> [Your task]
Beginning with the line that contains "frontPanels();" and ending with the line that contains "from mathutils.bvhtree import BVHTree", reproduce each line exactly; include both and add nothing.

> [Source data]
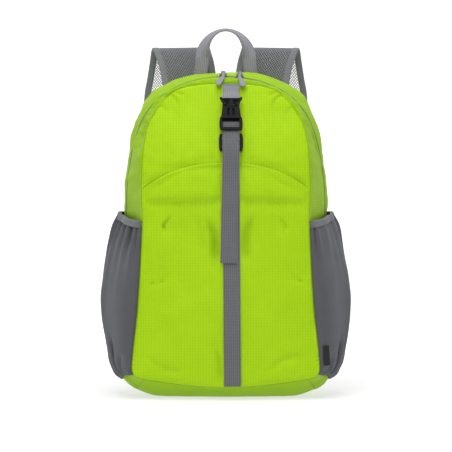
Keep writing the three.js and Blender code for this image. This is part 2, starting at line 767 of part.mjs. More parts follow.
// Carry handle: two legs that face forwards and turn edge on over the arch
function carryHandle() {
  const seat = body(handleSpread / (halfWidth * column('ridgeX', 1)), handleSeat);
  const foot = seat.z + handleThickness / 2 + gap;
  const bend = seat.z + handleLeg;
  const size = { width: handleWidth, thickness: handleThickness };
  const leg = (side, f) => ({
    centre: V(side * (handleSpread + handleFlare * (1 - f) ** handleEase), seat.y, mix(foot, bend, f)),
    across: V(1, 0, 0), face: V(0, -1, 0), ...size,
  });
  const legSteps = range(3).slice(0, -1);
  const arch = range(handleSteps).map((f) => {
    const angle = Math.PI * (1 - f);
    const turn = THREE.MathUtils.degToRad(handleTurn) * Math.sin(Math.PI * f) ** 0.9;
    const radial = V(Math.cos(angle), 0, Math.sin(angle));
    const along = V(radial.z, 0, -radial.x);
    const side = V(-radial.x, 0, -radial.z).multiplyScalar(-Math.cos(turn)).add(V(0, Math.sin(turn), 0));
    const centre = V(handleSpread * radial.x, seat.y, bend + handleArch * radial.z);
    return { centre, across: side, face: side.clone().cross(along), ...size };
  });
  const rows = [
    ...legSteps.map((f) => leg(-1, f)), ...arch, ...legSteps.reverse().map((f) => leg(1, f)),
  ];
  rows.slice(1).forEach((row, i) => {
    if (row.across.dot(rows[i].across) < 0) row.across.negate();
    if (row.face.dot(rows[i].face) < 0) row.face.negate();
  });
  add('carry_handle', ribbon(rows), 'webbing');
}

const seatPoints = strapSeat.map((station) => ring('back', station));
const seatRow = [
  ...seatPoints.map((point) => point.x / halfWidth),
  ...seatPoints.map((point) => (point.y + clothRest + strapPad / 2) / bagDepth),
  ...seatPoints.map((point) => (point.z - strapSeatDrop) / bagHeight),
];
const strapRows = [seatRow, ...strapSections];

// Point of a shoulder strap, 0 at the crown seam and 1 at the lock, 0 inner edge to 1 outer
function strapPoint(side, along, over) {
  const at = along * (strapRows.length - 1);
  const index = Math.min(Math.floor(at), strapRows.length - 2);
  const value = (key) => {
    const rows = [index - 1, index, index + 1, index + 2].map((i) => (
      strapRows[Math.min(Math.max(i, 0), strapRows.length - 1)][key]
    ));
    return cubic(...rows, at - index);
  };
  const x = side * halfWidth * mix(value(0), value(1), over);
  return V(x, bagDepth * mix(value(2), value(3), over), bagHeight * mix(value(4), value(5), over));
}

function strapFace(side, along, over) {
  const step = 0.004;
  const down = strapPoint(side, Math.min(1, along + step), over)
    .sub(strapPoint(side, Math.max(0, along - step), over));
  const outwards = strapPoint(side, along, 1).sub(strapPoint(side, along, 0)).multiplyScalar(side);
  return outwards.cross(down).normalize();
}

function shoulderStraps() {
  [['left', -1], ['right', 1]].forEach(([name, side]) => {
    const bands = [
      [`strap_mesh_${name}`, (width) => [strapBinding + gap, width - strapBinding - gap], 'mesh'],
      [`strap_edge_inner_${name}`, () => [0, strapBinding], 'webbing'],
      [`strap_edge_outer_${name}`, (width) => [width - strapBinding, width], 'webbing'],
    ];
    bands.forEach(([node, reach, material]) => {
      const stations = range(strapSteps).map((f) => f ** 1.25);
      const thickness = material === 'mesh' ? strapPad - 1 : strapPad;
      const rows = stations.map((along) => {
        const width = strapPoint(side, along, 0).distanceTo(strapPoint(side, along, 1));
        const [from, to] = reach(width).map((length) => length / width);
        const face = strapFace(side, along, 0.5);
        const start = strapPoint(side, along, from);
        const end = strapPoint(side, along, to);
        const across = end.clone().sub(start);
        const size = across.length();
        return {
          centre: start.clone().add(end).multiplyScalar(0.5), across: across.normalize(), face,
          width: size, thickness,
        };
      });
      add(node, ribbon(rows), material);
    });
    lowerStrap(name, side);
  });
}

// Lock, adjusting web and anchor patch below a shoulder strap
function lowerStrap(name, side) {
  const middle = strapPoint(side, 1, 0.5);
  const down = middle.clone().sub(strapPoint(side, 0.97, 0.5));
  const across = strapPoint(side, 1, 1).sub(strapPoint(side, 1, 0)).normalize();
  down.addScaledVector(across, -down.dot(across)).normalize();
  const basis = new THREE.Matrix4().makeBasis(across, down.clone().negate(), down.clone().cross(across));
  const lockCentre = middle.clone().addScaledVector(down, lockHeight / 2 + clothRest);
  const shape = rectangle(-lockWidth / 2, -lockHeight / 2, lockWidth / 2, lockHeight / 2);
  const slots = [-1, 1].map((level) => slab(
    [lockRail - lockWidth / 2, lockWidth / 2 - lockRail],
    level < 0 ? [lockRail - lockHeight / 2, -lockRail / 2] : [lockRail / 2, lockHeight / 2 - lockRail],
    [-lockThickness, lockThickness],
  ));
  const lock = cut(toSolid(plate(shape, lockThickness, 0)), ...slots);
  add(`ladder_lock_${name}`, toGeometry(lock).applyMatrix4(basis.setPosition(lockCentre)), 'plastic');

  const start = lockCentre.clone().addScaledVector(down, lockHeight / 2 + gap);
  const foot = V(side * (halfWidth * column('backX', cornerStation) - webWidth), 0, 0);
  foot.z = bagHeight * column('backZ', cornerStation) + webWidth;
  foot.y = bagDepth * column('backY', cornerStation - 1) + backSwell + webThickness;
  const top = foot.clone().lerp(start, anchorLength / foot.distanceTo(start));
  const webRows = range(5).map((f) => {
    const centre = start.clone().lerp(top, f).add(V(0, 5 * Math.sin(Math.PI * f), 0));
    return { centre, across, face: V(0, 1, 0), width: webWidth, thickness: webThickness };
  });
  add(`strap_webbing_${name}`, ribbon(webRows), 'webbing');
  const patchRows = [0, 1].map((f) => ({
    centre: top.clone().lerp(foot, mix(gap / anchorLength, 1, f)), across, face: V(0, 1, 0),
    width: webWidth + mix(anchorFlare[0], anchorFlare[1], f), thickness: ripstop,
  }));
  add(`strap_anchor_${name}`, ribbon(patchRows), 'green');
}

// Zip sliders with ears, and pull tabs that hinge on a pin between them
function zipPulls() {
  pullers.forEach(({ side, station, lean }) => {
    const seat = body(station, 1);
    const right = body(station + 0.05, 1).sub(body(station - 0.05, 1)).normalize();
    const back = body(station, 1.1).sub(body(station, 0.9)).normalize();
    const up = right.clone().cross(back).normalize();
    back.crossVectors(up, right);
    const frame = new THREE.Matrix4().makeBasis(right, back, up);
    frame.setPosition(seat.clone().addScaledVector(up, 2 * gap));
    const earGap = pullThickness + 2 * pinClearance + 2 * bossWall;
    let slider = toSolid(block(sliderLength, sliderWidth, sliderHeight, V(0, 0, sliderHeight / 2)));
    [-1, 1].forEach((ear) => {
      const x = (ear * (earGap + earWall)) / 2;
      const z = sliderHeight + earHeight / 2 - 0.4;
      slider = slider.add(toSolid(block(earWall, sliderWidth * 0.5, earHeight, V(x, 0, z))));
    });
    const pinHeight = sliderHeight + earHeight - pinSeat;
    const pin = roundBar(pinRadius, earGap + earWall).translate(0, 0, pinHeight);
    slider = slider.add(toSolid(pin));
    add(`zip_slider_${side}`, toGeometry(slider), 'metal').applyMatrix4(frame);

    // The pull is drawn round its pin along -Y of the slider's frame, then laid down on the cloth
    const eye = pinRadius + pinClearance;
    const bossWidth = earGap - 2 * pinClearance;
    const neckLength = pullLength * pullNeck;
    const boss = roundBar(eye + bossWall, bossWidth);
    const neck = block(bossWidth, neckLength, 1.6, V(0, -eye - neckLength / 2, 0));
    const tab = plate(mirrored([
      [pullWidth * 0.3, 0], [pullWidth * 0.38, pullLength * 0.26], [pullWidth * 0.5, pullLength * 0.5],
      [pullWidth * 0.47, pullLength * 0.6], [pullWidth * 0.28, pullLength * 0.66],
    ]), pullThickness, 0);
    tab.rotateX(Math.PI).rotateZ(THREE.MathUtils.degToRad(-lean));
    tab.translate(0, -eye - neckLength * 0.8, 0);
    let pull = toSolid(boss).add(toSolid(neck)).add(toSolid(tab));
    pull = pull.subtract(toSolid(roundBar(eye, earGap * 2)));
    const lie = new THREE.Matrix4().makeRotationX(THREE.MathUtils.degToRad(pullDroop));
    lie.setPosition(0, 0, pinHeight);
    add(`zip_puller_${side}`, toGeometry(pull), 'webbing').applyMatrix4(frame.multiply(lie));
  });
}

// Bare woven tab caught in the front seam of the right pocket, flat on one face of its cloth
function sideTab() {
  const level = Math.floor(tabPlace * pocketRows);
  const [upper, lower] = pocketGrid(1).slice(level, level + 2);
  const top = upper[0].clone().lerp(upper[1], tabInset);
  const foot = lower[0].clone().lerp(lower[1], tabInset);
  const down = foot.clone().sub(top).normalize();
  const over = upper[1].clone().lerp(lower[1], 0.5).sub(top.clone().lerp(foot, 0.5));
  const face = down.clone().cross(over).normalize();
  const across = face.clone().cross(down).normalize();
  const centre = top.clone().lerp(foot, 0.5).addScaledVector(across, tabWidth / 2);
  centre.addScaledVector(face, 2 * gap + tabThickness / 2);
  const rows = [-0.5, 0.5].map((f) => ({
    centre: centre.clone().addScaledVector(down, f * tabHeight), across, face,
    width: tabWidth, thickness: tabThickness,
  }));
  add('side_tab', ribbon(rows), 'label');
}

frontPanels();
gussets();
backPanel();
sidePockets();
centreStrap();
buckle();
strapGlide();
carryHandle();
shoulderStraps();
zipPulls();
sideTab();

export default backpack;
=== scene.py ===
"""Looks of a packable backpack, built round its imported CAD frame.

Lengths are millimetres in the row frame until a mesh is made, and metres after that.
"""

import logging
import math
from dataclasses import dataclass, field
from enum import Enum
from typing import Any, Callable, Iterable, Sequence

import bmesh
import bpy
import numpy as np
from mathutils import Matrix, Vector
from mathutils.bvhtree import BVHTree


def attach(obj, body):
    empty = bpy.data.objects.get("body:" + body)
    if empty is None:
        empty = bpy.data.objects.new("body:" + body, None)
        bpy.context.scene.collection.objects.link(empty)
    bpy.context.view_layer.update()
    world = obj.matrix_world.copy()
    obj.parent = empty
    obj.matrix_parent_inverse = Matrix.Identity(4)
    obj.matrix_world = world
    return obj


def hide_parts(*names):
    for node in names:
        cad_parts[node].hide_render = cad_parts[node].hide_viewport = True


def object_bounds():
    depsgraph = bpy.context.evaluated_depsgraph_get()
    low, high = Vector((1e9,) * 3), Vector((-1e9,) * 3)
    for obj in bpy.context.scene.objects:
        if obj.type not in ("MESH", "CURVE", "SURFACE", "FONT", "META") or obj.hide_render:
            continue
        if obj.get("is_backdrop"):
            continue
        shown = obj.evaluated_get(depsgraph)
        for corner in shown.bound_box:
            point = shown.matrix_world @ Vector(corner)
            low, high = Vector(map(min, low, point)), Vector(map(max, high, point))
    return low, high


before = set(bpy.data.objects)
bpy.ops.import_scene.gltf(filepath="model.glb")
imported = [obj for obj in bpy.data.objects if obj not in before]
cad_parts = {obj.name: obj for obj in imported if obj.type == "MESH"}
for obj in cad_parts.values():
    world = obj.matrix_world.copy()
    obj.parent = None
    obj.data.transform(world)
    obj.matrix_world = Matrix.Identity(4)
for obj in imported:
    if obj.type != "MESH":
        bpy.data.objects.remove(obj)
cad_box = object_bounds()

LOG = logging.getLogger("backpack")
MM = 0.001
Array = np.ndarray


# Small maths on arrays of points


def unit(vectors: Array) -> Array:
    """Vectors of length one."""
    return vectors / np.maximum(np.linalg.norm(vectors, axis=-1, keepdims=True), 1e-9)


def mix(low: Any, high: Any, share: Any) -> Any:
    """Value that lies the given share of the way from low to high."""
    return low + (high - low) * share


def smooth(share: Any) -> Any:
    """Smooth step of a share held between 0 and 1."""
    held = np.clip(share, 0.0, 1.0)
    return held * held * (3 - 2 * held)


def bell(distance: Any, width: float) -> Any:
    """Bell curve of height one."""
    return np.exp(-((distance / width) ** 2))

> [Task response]
frontPanels();
gussets();
backPanel();
sidePockets();
centreStrap();
buckle();
strapGlide();
carryHandle();
shoulderStraps();
zipPulls();
sideTab();

export default backpack;
=== scene.py ===
"""Looks of a packable backpack, built round its imported CAD frame.

Lengths are millimetres in the row frame until a mesh is made, and metres after that.
"""

import logging
import math
from dataclasses import dataclass, field
from enum import Enum
from typing import Any, Callable, Iterable, Sequence

import bmesh
import bpy
import numpy as np
from mathutils import Matrix, Vector
from mathutils.bvhtree import BVHTree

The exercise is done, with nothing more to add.